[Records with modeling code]
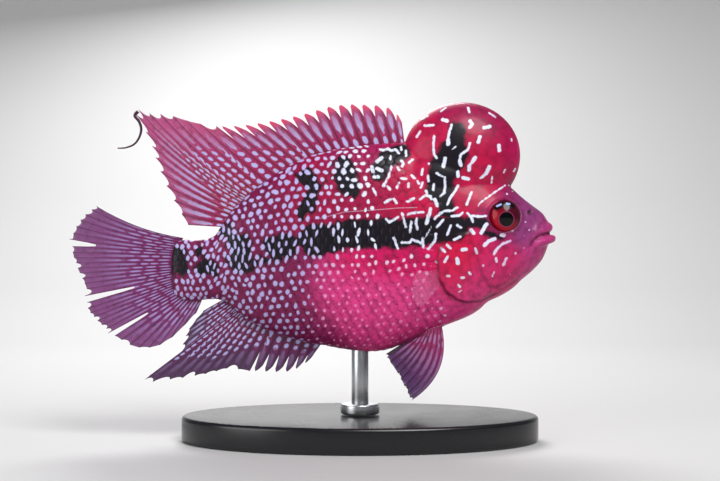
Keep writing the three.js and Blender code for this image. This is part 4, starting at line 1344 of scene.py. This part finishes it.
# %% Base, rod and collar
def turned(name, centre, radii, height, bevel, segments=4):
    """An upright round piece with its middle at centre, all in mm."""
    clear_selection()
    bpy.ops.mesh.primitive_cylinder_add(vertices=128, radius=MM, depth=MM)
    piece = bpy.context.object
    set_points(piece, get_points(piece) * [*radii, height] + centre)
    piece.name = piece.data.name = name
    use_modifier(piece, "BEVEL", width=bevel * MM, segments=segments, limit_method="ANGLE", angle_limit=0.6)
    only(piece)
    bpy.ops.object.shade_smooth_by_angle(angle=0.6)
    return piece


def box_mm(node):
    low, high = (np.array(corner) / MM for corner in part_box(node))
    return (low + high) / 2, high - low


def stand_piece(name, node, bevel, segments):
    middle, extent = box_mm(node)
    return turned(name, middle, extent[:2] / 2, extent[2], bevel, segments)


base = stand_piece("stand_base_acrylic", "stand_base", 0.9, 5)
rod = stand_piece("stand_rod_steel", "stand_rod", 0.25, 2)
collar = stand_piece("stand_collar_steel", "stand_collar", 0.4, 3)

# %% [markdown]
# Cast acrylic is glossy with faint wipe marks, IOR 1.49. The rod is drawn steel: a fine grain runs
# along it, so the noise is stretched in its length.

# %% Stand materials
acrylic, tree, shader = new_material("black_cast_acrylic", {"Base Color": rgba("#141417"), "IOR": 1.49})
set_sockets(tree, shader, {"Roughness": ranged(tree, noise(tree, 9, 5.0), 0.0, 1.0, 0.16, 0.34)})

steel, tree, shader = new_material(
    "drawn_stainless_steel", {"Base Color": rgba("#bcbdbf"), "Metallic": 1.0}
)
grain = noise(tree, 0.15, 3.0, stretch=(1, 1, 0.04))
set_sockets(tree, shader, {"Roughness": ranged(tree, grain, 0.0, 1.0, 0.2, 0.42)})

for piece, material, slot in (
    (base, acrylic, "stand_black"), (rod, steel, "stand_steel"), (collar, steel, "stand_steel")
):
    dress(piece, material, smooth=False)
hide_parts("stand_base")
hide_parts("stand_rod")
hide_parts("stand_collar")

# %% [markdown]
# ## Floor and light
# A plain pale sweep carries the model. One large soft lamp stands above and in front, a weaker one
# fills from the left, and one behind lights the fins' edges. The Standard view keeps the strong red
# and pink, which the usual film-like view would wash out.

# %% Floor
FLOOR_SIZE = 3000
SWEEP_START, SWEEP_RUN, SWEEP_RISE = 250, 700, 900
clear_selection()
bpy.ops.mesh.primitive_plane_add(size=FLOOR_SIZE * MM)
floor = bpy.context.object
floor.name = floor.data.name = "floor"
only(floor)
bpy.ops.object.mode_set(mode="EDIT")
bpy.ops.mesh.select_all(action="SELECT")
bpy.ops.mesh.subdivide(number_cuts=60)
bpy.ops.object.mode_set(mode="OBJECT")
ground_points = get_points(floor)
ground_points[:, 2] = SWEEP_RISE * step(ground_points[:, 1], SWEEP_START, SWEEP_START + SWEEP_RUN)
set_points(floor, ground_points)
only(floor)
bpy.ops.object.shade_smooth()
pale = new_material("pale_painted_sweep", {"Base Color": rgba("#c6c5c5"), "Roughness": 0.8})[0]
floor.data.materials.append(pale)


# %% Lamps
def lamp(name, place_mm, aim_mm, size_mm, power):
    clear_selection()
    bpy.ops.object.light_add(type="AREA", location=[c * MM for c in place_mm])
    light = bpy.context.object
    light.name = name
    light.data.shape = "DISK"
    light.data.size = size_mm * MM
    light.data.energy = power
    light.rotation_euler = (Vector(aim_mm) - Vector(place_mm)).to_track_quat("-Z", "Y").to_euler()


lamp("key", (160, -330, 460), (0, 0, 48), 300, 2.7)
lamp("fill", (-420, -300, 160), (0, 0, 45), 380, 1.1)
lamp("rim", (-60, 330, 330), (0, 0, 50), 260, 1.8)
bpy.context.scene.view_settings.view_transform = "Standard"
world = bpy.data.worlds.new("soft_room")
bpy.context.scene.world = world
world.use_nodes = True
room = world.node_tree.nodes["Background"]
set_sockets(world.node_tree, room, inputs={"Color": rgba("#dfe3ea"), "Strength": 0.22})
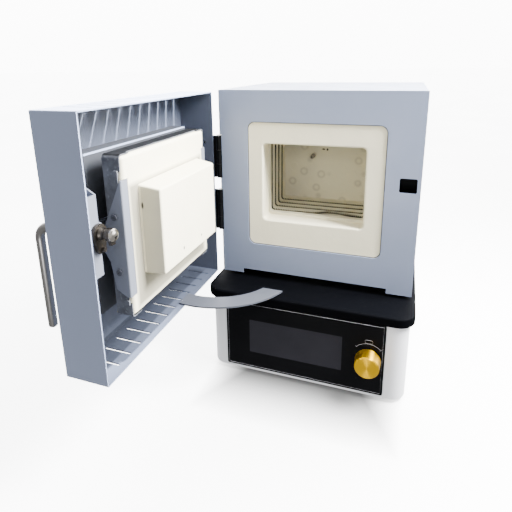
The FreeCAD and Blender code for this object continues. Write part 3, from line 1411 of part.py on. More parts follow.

### WHAT YOU ARE ASKED TO DO:
Reproduce each record exactly as it appears.

### ANSWER IN FULL:
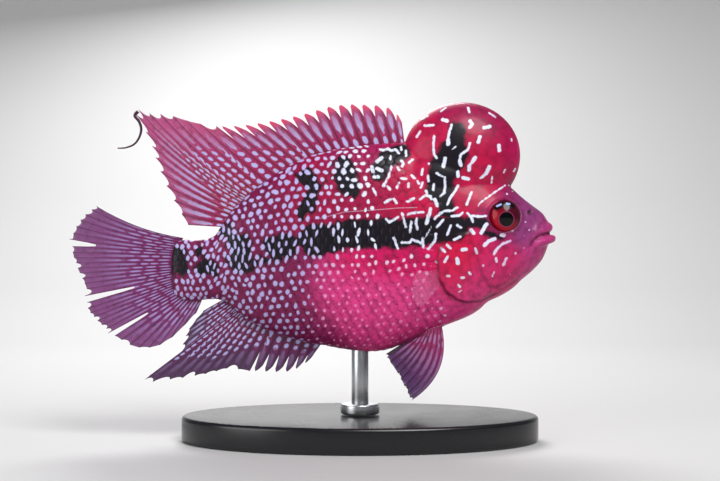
Keep writing the three.js and Blender code for this image. This is part 4, starting at line 1344 of scene.py. This part finishes it.
# %% Base, rod and collar
def turned(name, centre, radii, height, bevel, segments=4):
    """An upright round piece with its middle at centre, all in mm."""
    clear_selection()
    bpy.ops.mesh.primitive_cylinder_add(vertices=128, radius=MM, depth=MM)
    piece = bpy.context.object
    set_points(piece, get_points(piece) * [*radii, height] + centre)
    piece.name = piece.data.name = name
    use_modifier(piece, "BEVEL", width=bevel * MM, segments=segments, limit_method="ANGLE", angle_limit=0.6)
    only(piece)
    bpy.ops.object.shade_smooth_by_angle(angle=0.6)
    return piece


def box_mm(node):
    low, high = (np.array(corner) / MM for corner in part_box(node))
    return (low + high) / 2, high - low


def stand_piece(name, node, bevel, segments):
    middle, extent = box_mm(node)
    return turned(name, middle, extent[:2] / 2, extent[2], bevel, segments)


base = stand_piece("stand_base_acrylic", "stand_base", 0.9, 5)
rod = stand_piece("stand_rod_steel", "stand_rod", 0.25, 2)
collar = stand_piece("stand_collar_steel", "stand_collar", 0.4, 3)

# %% [markdown]
# Cast acrylic is glossy with faint wipe marks, IOR 1.49. The rod is drawn steel: a fine grain runs
# along it, so the noise is stretched in its length.

# %% Stand materials
acrylic, tree, shader = new_material("black_cast_acrylic", {"Base Color": rgba("#141417"), "IOR": 1.49})
set_sockets(tree, shader, {"Roughness": ranged(tree, noise(tree, 9, 5.0), 0.0, 1.0, 0.16, 0.34)})

steel, tree, shader = new_material(
    "drawn_stainless_steel", {"Base Color": rgba("#bcbdbf"), "Metallic": 1.0}
)
grain = noise(tree, 0.15, 3.0, stretch=(1, 1, 0.04))
set_sockets(tree, shader, {"Roughness": ranged(tree, grain, 0.0, 1.0, 0.2, 0.42)})

for piece, material, slot in (
    (base, acrylic, "stand_black"), (rod, steel, "stand_steel"), (collar, steel, "stand_steel")
):
    dress(piece, material, smooth=False)
hide_parts("stand_base")
hide_parts("stand_rod")
hide_parts("stand_collar")

# %% [markdown]
# ## Floor and light
# A plain pale sweep carries the model. One large soft lamp stands above and in front, a weaker one
# fills from the left, and one behind lights the fins' edges. The Standard view keeps the strong red
# and pink, which the usual film-like view would wash out.

# %% Floor
FLOOR_SIZE = 3000
SWEEP_START, SWEEP_RUN, SWEEP_RISE = 250, 700, 900
clear_selection()
bpy.ops.mesh.primitive_plane_add(size=FLOOR_SIZE * MM)
floor = bpy.context.object
floor.name = floor.data.name = "floor"
only(floor)
bpy.ops.object.mode_set(mode="EDIT")
bpy.ops.mesh.select_all(action="SELECT")
bpy.ops.mesh.subdivide(number_cuts=60)
bpy.ops.object.mode_set(mode="OBJECT")
ground_points = get_points(floor)
ground_points[:, 2] = SWEEP_RISE * step(ground_points[:, 1], SWEEP_START, SWEEP_START + SWEEP_RUN)
set_points(floor, ground_points)
only(floor)
bpy.ops.object.shade_smooth()
pale = new_material("pale_painted_sweep", {"Base Color": rgba("#c6c5c5"), "Roughness": 0.8})[0]
floor.data.materials.append(pale)


# %% Lamps
def lamp(name, place_mm, aim_mm, size_mm, power):
    clear_selection()
    bpy.ops.object.light_add(type="AREA", location=[c * MM for c in place_mm])
    light = bpy.context.object
    light.name = name
    light.data.shape = "DISK"
    light.data.size = size_mm * MM
    light.data.energy = power
    light.rotation_euler = (Vector(aim_mm) - Vector(place_mm)).to_track_quat("-Z", "Y").to_euler()


lamp("key", (160, -330, 460), (0, 0, 48), 300, 2.7)
lamp("fill", (-420, -300, 160), (0, 0, 45), 380, 1.1)
lamp("rim", (-60, 330, 330), (0, 0, 50), 260, 1.8)
bpy.context.scene.view_settings.view_transform = "Standard"
world = bpy.data.worlds.new("soft_room")
bpy.context.scene.world = world
world.use_nodes = True
room = world.node_tree.nodes["Background"]
set_sockets(world.node_tree, room, inputs={"Color": rgba("#dfe3ea"), "Strength": 0.22})
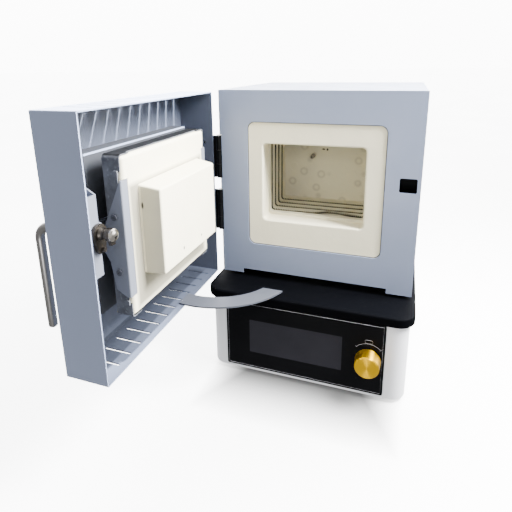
The FreeCAD and Blender code for this object continues. Write part 3, from line 1411 of part.py on. More parts follow.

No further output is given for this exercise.